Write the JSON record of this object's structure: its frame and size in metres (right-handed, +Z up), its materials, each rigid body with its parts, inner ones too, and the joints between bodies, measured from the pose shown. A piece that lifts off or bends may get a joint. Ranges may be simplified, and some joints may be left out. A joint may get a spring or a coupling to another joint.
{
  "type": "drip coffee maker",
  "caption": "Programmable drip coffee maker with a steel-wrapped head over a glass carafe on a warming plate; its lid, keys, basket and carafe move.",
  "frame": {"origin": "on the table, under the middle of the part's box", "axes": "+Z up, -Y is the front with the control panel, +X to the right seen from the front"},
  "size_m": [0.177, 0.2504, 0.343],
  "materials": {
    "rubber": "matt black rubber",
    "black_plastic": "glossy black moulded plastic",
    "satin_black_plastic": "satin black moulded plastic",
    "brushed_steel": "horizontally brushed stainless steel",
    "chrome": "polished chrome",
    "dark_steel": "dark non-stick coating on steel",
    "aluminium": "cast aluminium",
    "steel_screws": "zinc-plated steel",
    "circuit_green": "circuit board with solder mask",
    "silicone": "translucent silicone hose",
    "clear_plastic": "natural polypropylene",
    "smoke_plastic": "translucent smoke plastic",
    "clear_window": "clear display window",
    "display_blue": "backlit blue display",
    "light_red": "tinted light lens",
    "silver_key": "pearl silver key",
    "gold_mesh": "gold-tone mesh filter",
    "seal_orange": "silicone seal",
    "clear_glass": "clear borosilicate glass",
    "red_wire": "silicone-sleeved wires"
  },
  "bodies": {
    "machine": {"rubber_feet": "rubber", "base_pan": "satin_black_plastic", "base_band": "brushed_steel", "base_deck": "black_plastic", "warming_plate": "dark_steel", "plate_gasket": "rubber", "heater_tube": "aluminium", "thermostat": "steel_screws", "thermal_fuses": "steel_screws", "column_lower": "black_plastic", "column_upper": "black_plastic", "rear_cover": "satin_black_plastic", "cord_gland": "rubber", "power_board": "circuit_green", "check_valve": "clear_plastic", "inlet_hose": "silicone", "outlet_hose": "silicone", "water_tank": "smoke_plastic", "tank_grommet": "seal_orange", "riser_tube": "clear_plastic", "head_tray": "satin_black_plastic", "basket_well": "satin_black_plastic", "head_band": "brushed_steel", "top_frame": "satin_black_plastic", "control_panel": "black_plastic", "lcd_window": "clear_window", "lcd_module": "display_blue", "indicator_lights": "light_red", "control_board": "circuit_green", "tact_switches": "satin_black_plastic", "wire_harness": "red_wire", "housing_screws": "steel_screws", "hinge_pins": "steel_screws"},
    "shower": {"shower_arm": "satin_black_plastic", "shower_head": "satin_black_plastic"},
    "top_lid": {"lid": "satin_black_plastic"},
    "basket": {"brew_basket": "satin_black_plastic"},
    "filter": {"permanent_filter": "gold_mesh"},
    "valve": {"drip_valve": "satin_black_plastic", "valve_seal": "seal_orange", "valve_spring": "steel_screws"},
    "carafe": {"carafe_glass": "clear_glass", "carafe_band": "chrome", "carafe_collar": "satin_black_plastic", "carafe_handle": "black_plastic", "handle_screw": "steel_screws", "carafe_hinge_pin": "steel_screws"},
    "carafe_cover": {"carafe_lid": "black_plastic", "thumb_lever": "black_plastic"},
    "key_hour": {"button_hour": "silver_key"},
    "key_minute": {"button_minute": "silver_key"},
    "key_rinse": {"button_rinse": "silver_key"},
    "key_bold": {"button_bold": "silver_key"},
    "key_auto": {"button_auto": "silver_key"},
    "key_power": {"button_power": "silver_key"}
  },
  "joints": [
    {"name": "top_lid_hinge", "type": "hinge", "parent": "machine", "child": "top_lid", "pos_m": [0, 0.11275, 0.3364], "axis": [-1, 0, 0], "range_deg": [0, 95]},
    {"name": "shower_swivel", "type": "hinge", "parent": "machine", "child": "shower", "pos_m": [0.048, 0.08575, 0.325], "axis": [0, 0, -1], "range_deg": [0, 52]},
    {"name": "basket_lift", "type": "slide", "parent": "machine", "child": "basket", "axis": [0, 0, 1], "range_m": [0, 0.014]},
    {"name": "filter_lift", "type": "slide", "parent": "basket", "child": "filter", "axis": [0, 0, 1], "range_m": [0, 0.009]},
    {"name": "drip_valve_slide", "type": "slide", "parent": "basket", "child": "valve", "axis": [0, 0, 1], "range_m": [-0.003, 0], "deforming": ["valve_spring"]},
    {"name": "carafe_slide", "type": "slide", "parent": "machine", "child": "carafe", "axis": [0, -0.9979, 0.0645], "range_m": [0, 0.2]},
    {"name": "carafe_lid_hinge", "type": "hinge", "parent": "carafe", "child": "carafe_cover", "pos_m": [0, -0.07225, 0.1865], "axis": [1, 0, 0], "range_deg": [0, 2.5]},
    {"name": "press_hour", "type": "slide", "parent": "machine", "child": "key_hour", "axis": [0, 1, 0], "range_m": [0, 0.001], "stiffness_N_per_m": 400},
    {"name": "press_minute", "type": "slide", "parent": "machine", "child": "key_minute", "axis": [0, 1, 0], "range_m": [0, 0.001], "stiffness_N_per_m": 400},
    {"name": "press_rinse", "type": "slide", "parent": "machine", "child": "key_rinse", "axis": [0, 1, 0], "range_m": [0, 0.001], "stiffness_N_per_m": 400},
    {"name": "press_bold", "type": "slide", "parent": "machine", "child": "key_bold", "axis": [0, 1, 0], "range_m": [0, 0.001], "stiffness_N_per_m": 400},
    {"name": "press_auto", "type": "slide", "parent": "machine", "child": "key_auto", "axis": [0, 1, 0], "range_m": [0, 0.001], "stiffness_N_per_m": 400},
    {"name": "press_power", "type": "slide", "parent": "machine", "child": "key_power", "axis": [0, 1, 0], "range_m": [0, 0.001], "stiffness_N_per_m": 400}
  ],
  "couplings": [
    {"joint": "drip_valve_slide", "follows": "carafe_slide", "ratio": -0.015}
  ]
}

• • • • •

* [Given problem]
Repeat the material above in full, quoting it exactly.

* [Exercise result]
Write the JSON record of this object's structure: its frame and size in metres (right-handed, +Z up), its materials, each rigid body with its parts, inner ones too, and the joints between bodies, measured from the pose shown. A piece that lifts off or bends may get a joint. Ranges may be simplified, and some joints may be left out. A joint may get a spring or a coupling to another joint.
{
  "type": "drip coffee maker",
  "caption": "Programmable drip coffee maker with a steel-wrapped head over a glass carafe on a warming plate; its lid, keys, basket and carafe move.",
  "frame": {"origin": "on the table, under the middle of the part's box", "axes": "+Z up, -Y is the front with the control panel, +X to the right seen from the front"},
  "size_m": [0.177, 0.2504, 0.343],
  "materials": {
    "rubber": "matt black rubber",
    "black_plastic": "glossy black moulded plastic",
    "satin_black_plastic": "satin black moulded plastic",
    "brushed_steel": "horizontally brushed stainless steel",
    "chrome": "polished chrome",
    "dark_steel": "dark non-stick coating on steel",
    "aluminium": "cast aluminium",
    "steel_screws": "zinc-plated steel",
    "circuit_green": "circuit board with solder mask",
    "silicone": "translucent silicone hose",
    "clear_plastic": "natural polypropylene",
    "smoke_plastic": "translucent smoke plastic",
    "clear_window": "clear display window",
    "display_blue": "backlit blue display",
    "light_red": "tinted light lens",
    "silver_key": "pearl silver key",
    "gold_mesh": "gold-tone mesh filter",
    "seal_orange": "silicone seal",
    "clear_glass": "clear borosilicate glass",
    "red_wire": "silicone-sleeved wires"
  },
  "bodies": {
    "machine": {"rubber_feet": "rubber", "base_pan": "satin_black_plastic", "base_band": "brushed_steel", "base_deck": "black_plastic", "warming_plate": "dark_steel", "plate_gasket": "rubber", "heater_tube": "aluminium", "thermostat": "steel_screws", "thermal_fuses": "steel_screws", "column_lower": "black_plastic", "column_upper": "black_plastic", "rear_cover": "satin_black_plastic", "cord_gland": "rubber", "power_board": "circuit_green", "check_valve": "clear_plastic", "inlet_hose": "silicone", "outlet_hose": "silicone", "water_tank": "smoke_plastic", "tank_grommet": "seal_orange", "riser_tube": "clear_plastic", "head_tray": "satin_black_plastic", "basket_well": "satin_black_plastic", "head_band": "brushed_steel", "top_frame": "satin_black_plastic", "control_panel": "black_plastic", "lcd_window": "clear_window", "lcd_module": "display_blue", "indicator_lights": "light_red", "control_board": "circuit_green", "tact_switches": "satin_black_plastic", "wire_harness": "red_wire", "housing_screws": "steel_screws", "hinge_pins": "steel_screws"},
    "shower": {"shower_arm": "satin_black_plastic", "shower_head": "satin_black_plastic"},
    "top_lid": {"lid": "satin_black_plastic"},
    "basket": {"brew_basket": "satin_black_plastic"},
    "filter": {"permanent_filter": "gold_mesh"},
    "valve": {"drip_valve": "satin_black_plastic", "valve_seal": "seal_orange", "valve_spring": "steel_screws"},
    "carafe": {"carafe_glass": "clear_glass", "carafe_band": "chrome", "carafe_collar": "satin_black_plastic", "carafe_handle": "black_plastic", "handle_screw": "steel_screws", "carafe_hinge_pin": "steel_screws"},
    "carafe_cover": {"carafe_lid": "black_plastic", "thumb_lever": "black_plastic"},
    "key_hour": {"button_hour": "silver_key"},
    "key_minute": {"button_minute": "silver_key"},
    "key_rinse": {"button_rinse": "silver_key"},
    "key_bold": {"button_bold": "silver_key"},
    "key_auto": {"button_auto": "silver_key"},
    "key_power": {"button_power": "silver_key"}
  },
  "joints": [
    {"name": "top_lid_hinge", "type": "hinge", "parent": "machine", "child": "top_lid", "pos_m": [0, 0.11275, 0.3364], "axis": [-1, 0, 0], "range_deg": [0, 95]},
    {"name": "shower_swivel", "type": "hinge", "parent": "machine", "child": "shower", "pos_m": [0.048, 0.08575, 0.325], "axis": [0, 0, -1], "range_deg": [0, 52]},
    {"name": "basket_lift", "type": "slide", "parent": "machine", "child": "basket", "axis": [0, 0, 1], "range_m": [0, 0.014]},
    {"name": "filter_lift", "type": "slide", "parent": "basket", "child": "filter", "axis": [0, 0, 1], "range_m": [0, 0.009]},
    {"name": "drip_valve_slide", "type": "slide", "parent": "basket", "child": "valve", "axis": [0, 0, 1], "range_m": [-0.003, 0], "deforming": ["valve_spring"]},
    {"name": "carafe_slide", "type": "slide", "parent": "machine", "child": "carafe", "axis": [0, -0.9979, 0.0645], "range_m": [0, 0.2]},
    {"name": "carafe_lid_hinge", "type": "hinge", "parent": "carafe", "child": "carafe_cover", "pos_m": [0, -0.07225, 0.1865], "axis": [1, 0, 0], "range_deg": [0, 2.5]},
    {"name": "press_hour", "type": "slide", "parent": "machine", "child": "key_hour", "axis": [0, 1, 0], "range_m": [0, 0.001], "stiffness_N_per_m": 400},
    {"name": "press_minute", "type": "slide", "parent": "machine", "child": "key_minute", "axis": [0, 1, 0], "range_m": [0, 0.001], "stiffness_N_per_m": 400},
    {"name": "press_rinse", "type": "slide", "parent": "machine", "child": "key_rinse", "axis": [0, 1, 0], "range_m": [0, 0.001], "stiffness_N_per_m": 400},
    {"name": "press_bold", "type": "slide", "parent": "machine", "child": "key_bold", "axis": [0, 1, 0], "range_m": [0, 0.001], "stiffness_N_per_m": 400},
    {"name": "press_auto", "type": "slide", "parent": "machine", "child": "key_auto", "axis": [0, 1, 0], "range_m": [0, 0.001], "stiffness_N_per_m": 400},
    {"name": "press_power", "type": "slide", "parent": "machine", "child": "key_power", "axis": [0, 1, 0], "range_m": [0, 0.001], "stiffness_N_per_m": 400}
  ],
  "couplings": [
    {"joint": "drip_valve_slide", "follows": "carafe_slide", "ratio": -0.015}
  ]
}